Francois Gouget fgouget@free.fr writes:
On Sat, 24 Apr 2004, Dmitry Timoshkov wrote:
"Francois Gouget" fgouget@free.fr wrote:
We find the same issues with an added twist: now that we can use literals we can write things like:
const char* str = "String literal";
However this is slightly different from:
static const char* str[] = "String literal";
The difference is that in the first case sizeof(str) returns 4 (on 32 bit machines<g>) while in the latter we get 15. Some of our code relies on this so care must be taken when converting the latter to the former.
My understanding of this is that in the first case you declare a const pointer and hope that a compiler is smart enough to place a pointed by it object into a read only section, while in the second case you explicitly say to a compiler to place the whole object into a read only section.

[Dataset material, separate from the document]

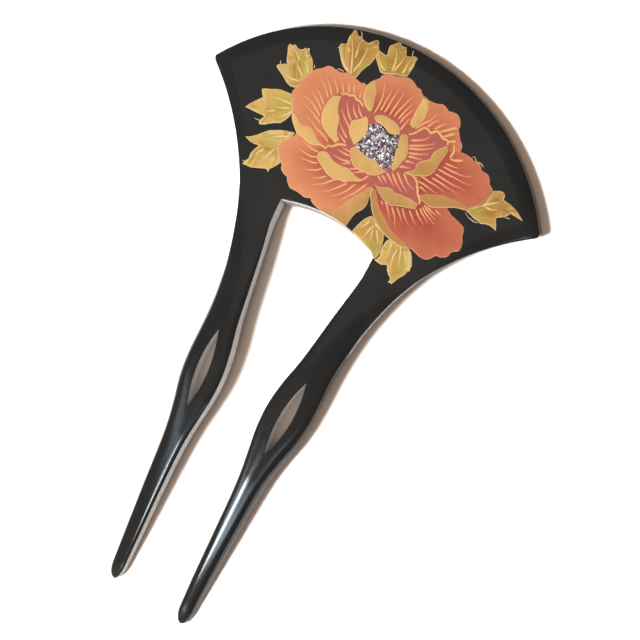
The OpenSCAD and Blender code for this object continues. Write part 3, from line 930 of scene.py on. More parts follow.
    def sheets(self, plan: Array, outline: Values, f: Array, s: Array) -> tuple[Array, Array]:
        """Front and back over the plan.

        Formula: lift plus a share of the thickness; the share blends from flat on the head to
        the prong's rounded section, and further down to each prong's own; less the bevel's
        parabola and the quarter round.

        Args:
            plan: array (..., 2).
            outline: the outline's curves.
            f: share of the prong's length.
            s: share of the prong's width from its inner edge.

        Returns:
            Points of the front and of the back, arrays (..., 3).
        """
        y, on_left = plan[..., 1], plan[..., 0] < 0
        k = curve(self.PRONG_ROWS[:, 0], self.PRONG_ROWS[:, 3], f)
        thick = np.where(k < 1, mix(self.plate_t, self.prong_t, k), mix(self.prong_t, self.tip_t, k - 1))
        part = ease(f / self.rounding_share)
        first, back_share, right, left = (curve(self.SECTION_ROWS[:, 0], row, s) for row in self.SECTION_ROWS.T[1:])
        own = ease((f - np.where(on_left, *self.own_from)) / self.own_len)
        front_share = mix(1.0, mix(first, np.where(on_left, left, right), own), part)
        scale = self.tip_scale(np.maximum(self.y_fork - y, 0))
        core = thick * self.core
        gaps = {name: distance_to(plan, line) for name, line in outline.items()}
        edge = np.min(list(gaps.values()), axis=0)
        rim_drop, flank_drop = (self.bevel_d * near(gaps[name], self.bevel_w) ** 2 for name in ("rim", "flank"))
        flank_drop *= ease((y - self.y_fork - self.flank_bevel_from) / self.flank_bevel_grow)
        bevel = np.minimum(np.sqrt(rim_drop**2 + flank_drop**2), self.bevel_d)
        thin = mix(1.0, self.prong_edge_share, part) * np.maximum(scale, self.tip_edge_share)
        drop, rise = (r * thin * (1 - rounded(edge, r * thin)) for r in (self.edge_r, self.back_r))
        front = self.lift(y) + core + (front_share * thick - core) * scale - bevel - drop
        back = self.lift(y) + core + (back_share * part * thick - core) * scale + rise
        top = np.concatenate([self.set_back(plan, gaps["notch"]), front[..., None]], -1)
        return top, np.concatenate([plan, np.minimum(back, front)[..., None]], -1)

    def set_back(self, plan: Array, gap: Array) -> Array:
        """Moves the front's edge back from the wall's foot round the fork.

        Formula: across by a draft that grows towards the fork's corners, and by another down
        the left prong; up by a slant that narrows from left to right along the arch; all
        fading away from the notch.

        Args:
            plan: array (..., 2).
            gap: distance to the notch.

        Returns:
            The moved plan.
        """
        x, under = plan[..., 0], np.maximum(0, self.y_fork - plan[..., 1])
        past = np.maximum(0, np.abs(x) - self.fork_half)
        always, by_fork = self.draft_left
        draft = np.where(x < 0, always + by_fork * np.exp(-((under / self.draft_fade) ** 2)), self.draft_right)
        across = np.sign(x) * draft * np.clip(np.abs(x) / self.fork_half, 0, 1) ** self.draft_power
        left = np.where(x < 0, self.prong_draft, 0)
        across = across - left * ease((under - self.prong_draft_from) / self.prong_draft_from)
        fade_down, fade_across = self.slant_fade
        up = (self.front_arch(x) - self.arch(x)) * np.exp(-under / fade_down) * np.exp(-past / fade_across)
        fade = near(gap, self.set_back_w) ** 2
        return plan + np.stack([across * self.tip_scale(under), up], -1) * fade[..., None]

    def bare_outer(self, y: Array) -> Array:
        """How bare an outer wall is: 1 round the neck, 0 towards the rim and the slots."""
        over = y - self.y_fork
        return ease((over + self.bare_down) / self.bare_fade) * ease((self.bare_up - over) / self.bare_fade)

    def wall(self, top: Array, low: Array, bare: Array, flip: bool,
             keep: Array | None = None, grey: float = 0.0) -> Surface:
        """Wall between a front edge and a back edge.

        Formula: straight blend from the front edge to the back edge at each place along it.

        Args:
            top: front edge, array (N, 3).
            low: back edge, array (N, 3).
            bare: how bare the wall is at each place.
            flip: turns the wall over.
            keep: places where the wall exists, or None for all.
            grey: how much painted shade it takes where it is bare, below its upper quarter.

        Returns:
            The wall.
        """
        steps, bare_at, shade_at = self.WALL_ROWS.T
        points = mix(top[:, None, :], low[:, None, :], steps[None, :, None])
        made = Surface.grid(points, {"bare": bare[:, None] * bare_at, "grey": grey * bare[:, None] * shade_at}, flip)
        if keep is not None:
            row = made.faces.min(axis=1) // len(steps)
            made.faces = made.faces[(keep[:-1] | keep[1:])[row]]
        return made

    def build(self) -> None:
        """Makes the piece, which stands for the solid body."""
        dress(self.skin(), "lacquered_pin", BlackLacquer().material(), Slot.LACQUER, "pin_body", sharp_deg=38.0)


# ------ the painting


@dataclass(frozen=True)
class Sight:
    """Where the picture is seen from, which places what was read off it."""

    eye: Triple = (71.963, 92.047, 270.0)
    target: Triple = (7.687, 11.342, 3.0)
    upward: Triple = (-0.46304, 0.88634, 0.0)
    lens: float = 71.97
    film: float = 36.0
    picture: float = 640.0

    def axes(self) -> Array:
        """Axes of the view.

        Returns:
            Right, up and back, as rows.
        """
        back = np.subtract(self.eye, self.target)
        back = back / np.linalg.norm(back)
        right = np.cross(self.upward, back)
        right = right / np.linalg.norm(right)
        return np.array([right, np.cross(back, right), back])

    def rays(self, line: Line) -> Array:
        """Directions from the eye.

        Args:
            line: places in the picture, counted from its top left.

        Returns:
            The directions through them, array (N, 3).
        """
        half = self.picture / 2
        x, y = np.array(line, float).reshape(-1, 2).T
        far = self.lens / self.film * self.picture
        return np.stack([x - half, half - y, np.full_like(x, -far)], -1) @ self.axes()


@dataclass(frozen=True)
class Layer:
    """Layer of paint on the face, in mm."""

    level: float
    foot: float  # share of the level at which its edge starts
    round_w: float  # width over which it rises to the level

    def height(self, edge: Array) -> Array:
        """Height over the face at a distance from the edge."""
        return self.level * (self.foot + (1 - self.foot) * rounded(edge, self.round_w))


LEAF = Layer(0.13, 0.4, 0.3)
PETAL = Layer(0.16, 0.35, 0.3)
LIP = Layer(0.24, 0.72, 0.6)
RING = Layer(0.26, 0.72, 0.6)
SHELL = Layer(0.17, 0.5, 0.4)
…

In the first case you declare a const pointer and hope the compiler will place the string in a const section. In the second case you declare a const buffer and hope the compiler will put it in a read-only section.
The first case is not a const pointer, it's a pointer to a const string, and it requires the compiler to allocate separate (writable) storage for the pointer, so you are wasting 4 bytes per string. You could use 'const char * const' to at least put the 4 bytes in read-only storage, but unless there's a real need for a separate pointer, using the buffer form is much preferable.